In cases like suicide, stories are important. Nobody arrives at that point without their own personal tragic narrative, one that usually speaks uncomfortably loudly about society’s failures. And stories are just as important in politics: the story of your hardworking family paying taxes to support the shirkers, the workshy, the 12-child families of greedy terrorist immigrants.
The story of an ambitious young man who pulled himself up by his bootstraps and built a successful multinational company from the ground up. The story of a woman who became prime minister because she knew miners had to stop complaining and women made up feminism as an excuse for doing worse than men.
The story of the disabled man who found himself trapped on benefits by Labour and was eventually given the opportunity to work by a kindly assessor after a meeting at the jobcentre. The story of how happy he turned out to be once he was given a fishing-rod rather than a fish.
The story of the Big Society.
A few pages documenting the lives and deaths of 49 people is everything. But it is a record that those people existed as inconvenient characters in a story gone wrong. It lays bare the fact that, in at least 49 times, the Conservative narrative failed. The would-be protagonist couldn’t be manipulated into that story, however hard anybody tried.

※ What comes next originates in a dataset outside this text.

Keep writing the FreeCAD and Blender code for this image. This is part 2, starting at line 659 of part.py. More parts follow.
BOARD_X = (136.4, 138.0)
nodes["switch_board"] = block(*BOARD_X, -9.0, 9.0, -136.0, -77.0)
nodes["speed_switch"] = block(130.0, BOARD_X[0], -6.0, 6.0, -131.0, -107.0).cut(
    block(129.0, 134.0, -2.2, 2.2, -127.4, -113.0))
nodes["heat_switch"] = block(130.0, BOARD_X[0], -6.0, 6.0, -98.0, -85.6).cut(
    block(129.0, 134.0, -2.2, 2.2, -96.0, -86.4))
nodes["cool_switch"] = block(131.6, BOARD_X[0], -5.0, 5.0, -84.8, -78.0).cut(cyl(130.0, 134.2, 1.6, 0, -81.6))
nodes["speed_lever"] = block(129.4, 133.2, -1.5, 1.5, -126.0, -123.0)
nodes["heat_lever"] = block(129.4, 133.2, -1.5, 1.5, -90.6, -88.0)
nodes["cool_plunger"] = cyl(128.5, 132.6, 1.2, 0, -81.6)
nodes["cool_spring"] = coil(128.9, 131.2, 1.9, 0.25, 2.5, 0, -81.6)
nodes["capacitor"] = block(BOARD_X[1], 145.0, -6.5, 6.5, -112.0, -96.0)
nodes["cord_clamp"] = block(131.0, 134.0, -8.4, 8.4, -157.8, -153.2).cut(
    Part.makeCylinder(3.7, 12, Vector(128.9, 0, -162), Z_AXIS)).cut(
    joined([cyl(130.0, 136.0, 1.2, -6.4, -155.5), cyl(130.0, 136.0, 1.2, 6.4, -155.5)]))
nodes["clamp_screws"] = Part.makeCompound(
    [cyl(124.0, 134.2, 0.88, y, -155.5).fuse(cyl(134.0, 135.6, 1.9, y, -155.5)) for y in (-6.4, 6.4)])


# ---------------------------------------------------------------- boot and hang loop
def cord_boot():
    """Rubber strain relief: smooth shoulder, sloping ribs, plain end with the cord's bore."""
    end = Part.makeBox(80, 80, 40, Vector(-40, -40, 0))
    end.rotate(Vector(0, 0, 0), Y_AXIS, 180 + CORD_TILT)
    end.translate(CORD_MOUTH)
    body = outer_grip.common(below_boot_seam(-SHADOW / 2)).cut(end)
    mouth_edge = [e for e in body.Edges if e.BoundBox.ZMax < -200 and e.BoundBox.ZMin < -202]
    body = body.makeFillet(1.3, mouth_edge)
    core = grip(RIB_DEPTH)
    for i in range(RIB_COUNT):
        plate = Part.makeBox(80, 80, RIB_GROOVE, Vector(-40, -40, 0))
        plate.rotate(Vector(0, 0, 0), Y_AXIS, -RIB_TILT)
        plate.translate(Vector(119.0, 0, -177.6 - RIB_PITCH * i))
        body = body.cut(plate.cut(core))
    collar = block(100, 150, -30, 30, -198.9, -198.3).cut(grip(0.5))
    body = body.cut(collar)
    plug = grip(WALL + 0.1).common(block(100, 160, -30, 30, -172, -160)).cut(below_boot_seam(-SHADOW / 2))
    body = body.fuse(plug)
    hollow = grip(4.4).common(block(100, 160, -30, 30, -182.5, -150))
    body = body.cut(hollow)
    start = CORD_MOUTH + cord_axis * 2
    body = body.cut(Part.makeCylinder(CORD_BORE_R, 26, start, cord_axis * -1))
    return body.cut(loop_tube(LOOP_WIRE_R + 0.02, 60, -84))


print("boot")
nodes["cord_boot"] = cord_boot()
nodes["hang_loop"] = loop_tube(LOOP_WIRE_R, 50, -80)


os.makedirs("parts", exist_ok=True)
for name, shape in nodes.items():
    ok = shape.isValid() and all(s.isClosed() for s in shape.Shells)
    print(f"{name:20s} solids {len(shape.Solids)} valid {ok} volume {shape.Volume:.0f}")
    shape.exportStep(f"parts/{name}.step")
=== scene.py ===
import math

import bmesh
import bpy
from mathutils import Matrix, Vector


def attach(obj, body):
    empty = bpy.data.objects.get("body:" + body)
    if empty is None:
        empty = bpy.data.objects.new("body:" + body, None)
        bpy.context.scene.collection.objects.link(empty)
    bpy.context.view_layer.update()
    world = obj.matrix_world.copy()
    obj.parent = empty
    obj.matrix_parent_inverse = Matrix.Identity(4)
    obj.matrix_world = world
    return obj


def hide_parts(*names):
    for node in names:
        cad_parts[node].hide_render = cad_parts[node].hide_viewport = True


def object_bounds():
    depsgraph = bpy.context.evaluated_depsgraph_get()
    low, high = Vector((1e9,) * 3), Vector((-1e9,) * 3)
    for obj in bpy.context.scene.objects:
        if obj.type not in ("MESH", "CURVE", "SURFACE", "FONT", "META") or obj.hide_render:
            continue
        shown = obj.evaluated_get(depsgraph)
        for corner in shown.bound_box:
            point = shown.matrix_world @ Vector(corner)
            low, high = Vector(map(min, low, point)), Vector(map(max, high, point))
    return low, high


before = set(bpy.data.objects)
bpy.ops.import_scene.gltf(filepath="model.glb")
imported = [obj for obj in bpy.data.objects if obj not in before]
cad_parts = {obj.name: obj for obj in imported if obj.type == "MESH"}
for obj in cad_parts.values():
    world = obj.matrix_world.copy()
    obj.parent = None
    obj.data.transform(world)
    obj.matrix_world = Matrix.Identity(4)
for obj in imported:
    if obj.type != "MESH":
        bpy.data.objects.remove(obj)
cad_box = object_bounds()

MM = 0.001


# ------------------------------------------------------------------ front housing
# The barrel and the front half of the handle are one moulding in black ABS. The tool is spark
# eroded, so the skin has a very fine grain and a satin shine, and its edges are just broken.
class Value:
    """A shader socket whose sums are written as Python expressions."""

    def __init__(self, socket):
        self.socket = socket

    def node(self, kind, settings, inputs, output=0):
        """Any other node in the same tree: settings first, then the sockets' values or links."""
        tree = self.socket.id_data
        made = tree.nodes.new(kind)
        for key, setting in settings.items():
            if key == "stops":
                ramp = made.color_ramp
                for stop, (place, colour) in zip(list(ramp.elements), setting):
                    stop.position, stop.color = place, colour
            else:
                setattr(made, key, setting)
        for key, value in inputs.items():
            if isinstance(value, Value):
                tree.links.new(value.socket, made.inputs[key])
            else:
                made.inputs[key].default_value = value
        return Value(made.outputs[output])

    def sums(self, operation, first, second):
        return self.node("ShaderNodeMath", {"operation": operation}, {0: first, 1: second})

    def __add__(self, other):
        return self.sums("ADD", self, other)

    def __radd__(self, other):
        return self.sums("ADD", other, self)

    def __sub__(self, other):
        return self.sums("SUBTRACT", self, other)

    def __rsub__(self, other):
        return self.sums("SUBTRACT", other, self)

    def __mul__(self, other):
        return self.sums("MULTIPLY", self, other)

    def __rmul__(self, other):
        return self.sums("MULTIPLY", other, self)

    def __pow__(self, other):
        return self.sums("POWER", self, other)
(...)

If we let a government keep our stories secret, we give it permission to rewrite history. Cameron and Osborne’s deeply unpopular austerity cuts have been sold to us, again and again, as necessities: sometimes tough, but always fair.
But then there’s the case of disabled 60-year-old Michael O’Sullivan, who hanged himself after being found "fit to work", even though his GP considered his mental health problems too serious. Or 53-year-old Tim Salter, who killed himself in 2013, nine months after his benefits were stopped.
Or Paul Donnachie from Glasgow, who killed himself after his benefits were mistakenly halted and the error led to him owing more than £3,000 in rent. Or 39-year-old Lee Robinson from Crawley who took his own life after his housing and council tax benefits were taken away.
Or the 45 other people whose lives and deaths are laid bare in papers kept privately – perhaps soon to be publicly – by the DWP.
All of which means that the story – the story of us 'All Being In It Together'; the story of everyone being able to 'Help Themselves'; the story that makes up the very foundations of modern Conservative ideology – is nonsensical, and the narrators themselves are riddled with tragic flaws.